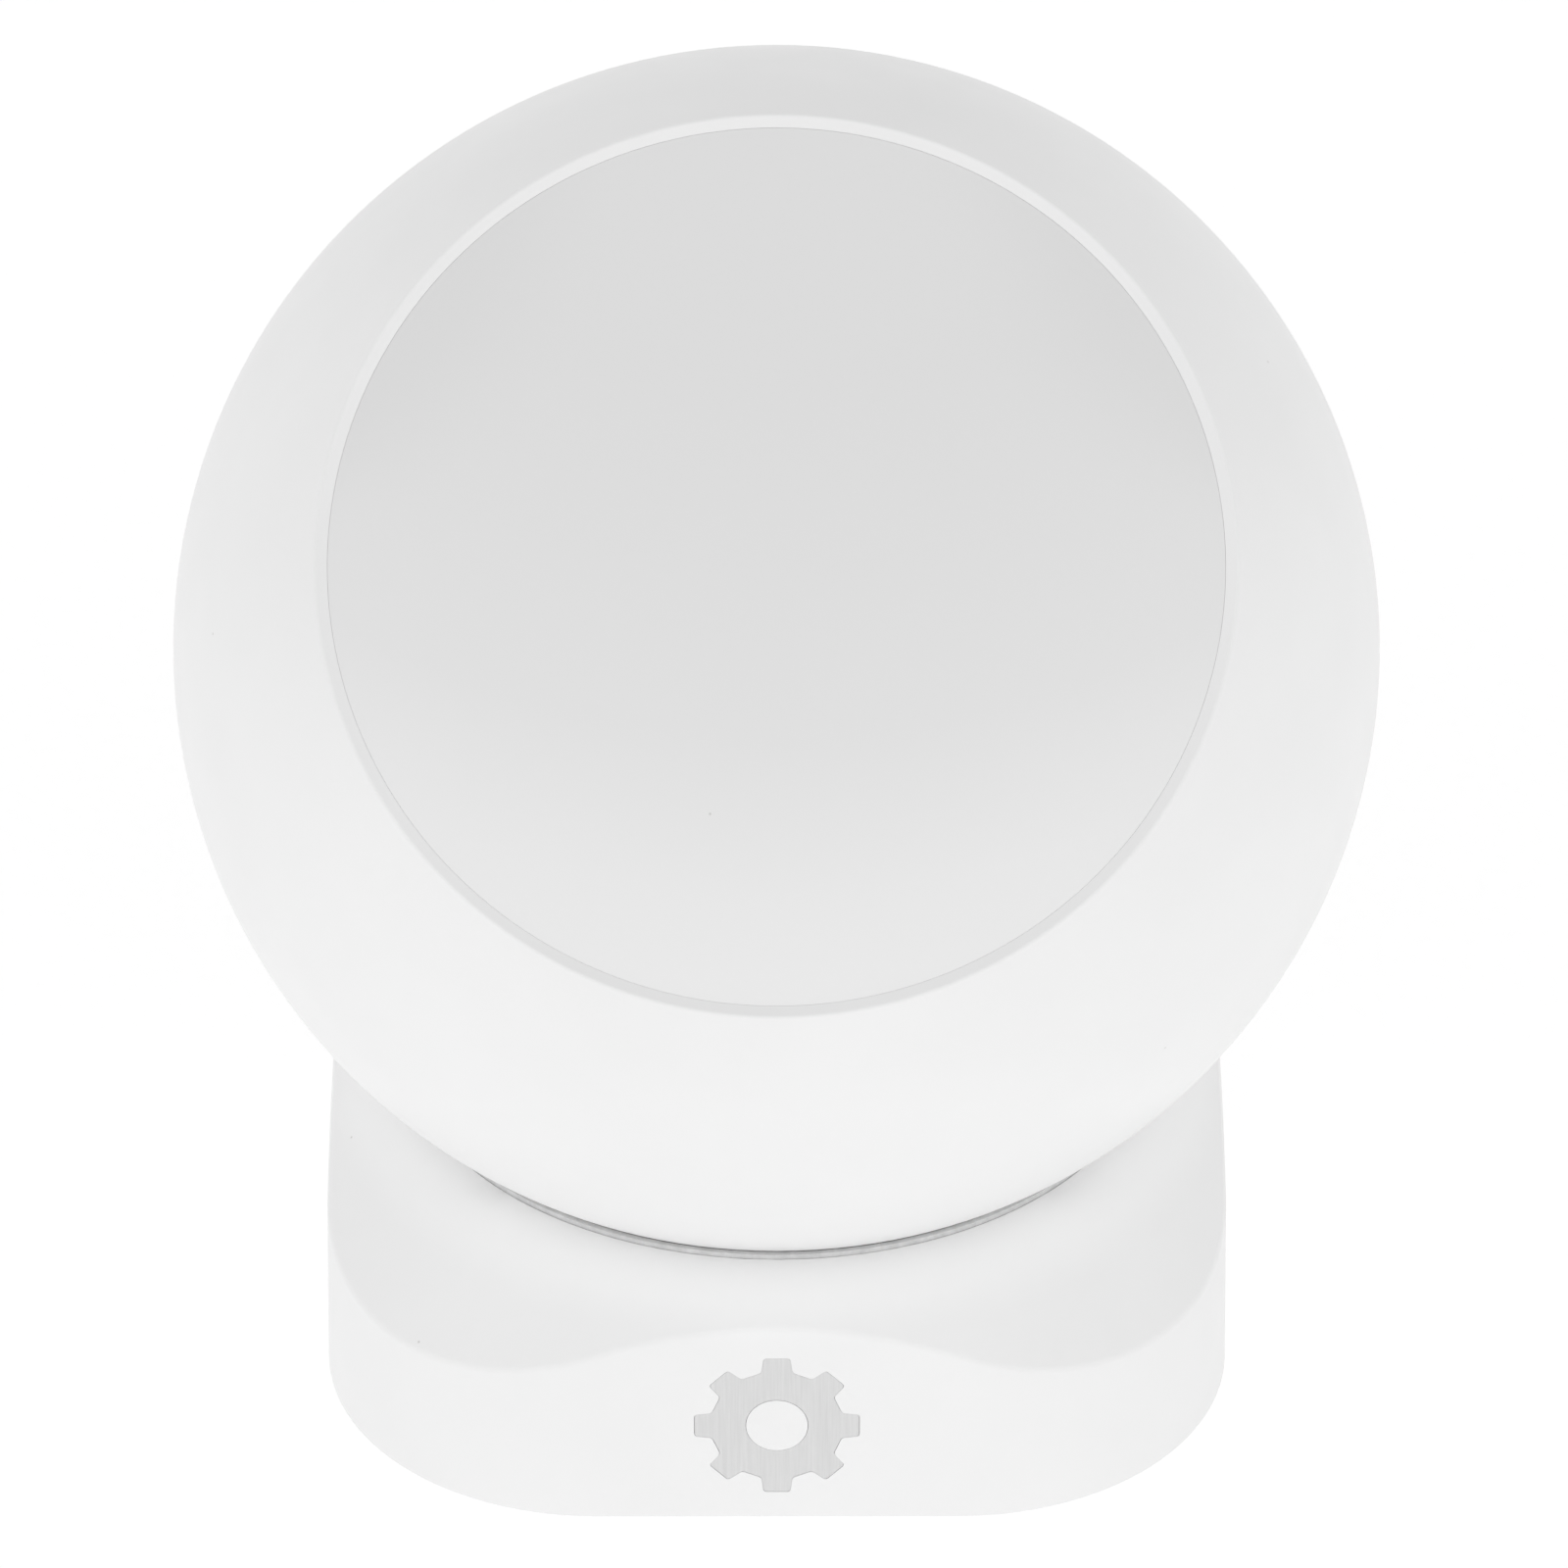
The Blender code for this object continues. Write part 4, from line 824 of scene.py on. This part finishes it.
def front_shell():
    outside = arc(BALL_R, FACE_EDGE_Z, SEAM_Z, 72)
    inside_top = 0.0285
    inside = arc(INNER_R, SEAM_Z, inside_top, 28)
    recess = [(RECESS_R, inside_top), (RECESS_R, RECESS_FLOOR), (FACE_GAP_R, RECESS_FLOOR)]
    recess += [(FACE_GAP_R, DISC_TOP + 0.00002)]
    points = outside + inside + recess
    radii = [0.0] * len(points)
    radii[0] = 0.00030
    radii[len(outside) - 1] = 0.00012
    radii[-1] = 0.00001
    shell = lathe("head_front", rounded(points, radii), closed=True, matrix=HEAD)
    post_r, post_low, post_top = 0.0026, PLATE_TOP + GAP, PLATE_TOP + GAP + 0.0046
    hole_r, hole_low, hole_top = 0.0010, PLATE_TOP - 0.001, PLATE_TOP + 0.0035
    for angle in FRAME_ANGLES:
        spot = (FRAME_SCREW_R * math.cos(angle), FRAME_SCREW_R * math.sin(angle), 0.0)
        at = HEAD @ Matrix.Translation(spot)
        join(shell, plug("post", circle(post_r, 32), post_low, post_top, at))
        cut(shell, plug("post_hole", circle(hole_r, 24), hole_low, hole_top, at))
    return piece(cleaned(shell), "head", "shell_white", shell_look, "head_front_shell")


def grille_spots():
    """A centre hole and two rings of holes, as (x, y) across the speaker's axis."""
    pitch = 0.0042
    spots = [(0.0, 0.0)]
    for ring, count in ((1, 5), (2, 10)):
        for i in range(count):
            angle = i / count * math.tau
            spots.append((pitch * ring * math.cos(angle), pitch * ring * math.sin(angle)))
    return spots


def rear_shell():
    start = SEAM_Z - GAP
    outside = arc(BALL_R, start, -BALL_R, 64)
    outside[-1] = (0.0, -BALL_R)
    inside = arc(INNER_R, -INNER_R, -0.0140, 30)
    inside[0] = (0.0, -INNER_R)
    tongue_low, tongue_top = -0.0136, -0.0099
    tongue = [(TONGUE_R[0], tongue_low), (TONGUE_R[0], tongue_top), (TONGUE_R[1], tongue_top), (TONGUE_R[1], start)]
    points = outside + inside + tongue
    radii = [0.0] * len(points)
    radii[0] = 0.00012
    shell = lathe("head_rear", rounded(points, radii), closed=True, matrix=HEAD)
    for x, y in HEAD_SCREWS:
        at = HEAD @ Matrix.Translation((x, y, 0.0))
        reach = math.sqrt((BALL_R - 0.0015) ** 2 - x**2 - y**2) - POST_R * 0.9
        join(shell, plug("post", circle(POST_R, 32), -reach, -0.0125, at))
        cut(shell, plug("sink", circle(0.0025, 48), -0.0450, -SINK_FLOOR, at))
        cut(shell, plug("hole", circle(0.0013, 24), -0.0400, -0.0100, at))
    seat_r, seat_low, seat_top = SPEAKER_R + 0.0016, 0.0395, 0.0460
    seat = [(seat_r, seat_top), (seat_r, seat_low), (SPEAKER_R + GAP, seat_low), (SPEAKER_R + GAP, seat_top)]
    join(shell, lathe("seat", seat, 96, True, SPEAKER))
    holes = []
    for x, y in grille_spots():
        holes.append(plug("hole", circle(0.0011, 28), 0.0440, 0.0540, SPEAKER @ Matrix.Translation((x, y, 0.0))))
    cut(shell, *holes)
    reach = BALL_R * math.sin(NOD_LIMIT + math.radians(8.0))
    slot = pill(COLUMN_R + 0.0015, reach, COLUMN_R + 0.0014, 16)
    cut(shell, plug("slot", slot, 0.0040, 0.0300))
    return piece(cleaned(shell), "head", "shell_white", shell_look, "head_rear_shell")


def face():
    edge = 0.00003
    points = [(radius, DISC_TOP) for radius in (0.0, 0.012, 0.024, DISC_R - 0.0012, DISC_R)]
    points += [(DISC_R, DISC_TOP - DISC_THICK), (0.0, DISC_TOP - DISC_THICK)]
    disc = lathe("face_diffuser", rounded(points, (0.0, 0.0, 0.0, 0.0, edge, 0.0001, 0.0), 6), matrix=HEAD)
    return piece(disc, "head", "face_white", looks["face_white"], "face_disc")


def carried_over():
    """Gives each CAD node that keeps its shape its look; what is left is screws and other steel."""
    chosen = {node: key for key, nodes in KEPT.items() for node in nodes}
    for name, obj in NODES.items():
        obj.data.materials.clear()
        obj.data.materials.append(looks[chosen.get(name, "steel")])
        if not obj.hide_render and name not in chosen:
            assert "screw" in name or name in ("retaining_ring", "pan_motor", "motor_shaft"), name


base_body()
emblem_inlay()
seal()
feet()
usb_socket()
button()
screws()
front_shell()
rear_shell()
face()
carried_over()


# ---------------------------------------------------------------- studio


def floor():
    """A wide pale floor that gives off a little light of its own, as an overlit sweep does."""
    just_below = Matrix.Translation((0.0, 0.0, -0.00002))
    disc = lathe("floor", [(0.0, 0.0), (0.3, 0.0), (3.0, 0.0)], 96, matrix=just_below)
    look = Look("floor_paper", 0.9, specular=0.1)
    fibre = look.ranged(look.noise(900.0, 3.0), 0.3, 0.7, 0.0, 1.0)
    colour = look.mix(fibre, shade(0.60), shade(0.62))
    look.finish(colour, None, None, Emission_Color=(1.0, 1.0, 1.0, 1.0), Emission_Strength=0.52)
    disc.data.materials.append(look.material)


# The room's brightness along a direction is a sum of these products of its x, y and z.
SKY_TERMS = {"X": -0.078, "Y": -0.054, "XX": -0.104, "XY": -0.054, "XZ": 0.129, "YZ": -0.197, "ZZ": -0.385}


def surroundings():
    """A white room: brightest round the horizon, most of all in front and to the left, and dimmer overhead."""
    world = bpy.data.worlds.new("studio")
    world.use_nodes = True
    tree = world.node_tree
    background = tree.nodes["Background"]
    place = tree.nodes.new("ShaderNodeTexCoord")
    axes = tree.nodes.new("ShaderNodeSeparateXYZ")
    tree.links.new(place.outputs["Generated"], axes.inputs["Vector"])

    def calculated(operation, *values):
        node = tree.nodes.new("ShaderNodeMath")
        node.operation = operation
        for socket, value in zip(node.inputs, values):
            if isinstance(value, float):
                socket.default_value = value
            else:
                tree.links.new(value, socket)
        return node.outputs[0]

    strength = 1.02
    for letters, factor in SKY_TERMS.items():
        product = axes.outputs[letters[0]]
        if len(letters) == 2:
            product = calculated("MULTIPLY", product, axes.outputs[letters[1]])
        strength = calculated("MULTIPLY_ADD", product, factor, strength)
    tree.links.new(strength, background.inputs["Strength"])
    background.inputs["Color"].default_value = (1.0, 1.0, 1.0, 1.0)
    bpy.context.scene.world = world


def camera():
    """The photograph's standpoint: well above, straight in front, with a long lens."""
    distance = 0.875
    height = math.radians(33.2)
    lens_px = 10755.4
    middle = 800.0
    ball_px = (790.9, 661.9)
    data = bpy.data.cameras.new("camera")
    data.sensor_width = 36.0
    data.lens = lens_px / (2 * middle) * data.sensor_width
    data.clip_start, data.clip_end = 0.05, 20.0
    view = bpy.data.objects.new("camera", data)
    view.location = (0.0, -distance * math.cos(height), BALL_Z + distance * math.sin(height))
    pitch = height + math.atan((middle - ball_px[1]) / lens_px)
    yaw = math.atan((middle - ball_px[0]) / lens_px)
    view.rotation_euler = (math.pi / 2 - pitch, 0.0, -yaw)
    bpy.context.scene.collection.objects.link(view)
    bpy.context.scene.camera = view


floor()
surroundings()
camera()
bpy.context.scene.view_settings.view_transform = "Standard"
▬▬▬▬▬▬▬▬▬▬
What you should do
Every line that holds the string "scene" should be returned.

Full solution
The Blender code for this object continues. Write part 4, from line 824 of scene.py on. This part finishes it.
    bpy.context.scene.world = world
    bpy.context.scene.collection.objects.link(view)
    bpy.context.scene.camera = view
bpy.context.scene.view_settings.view_transform = "Standard"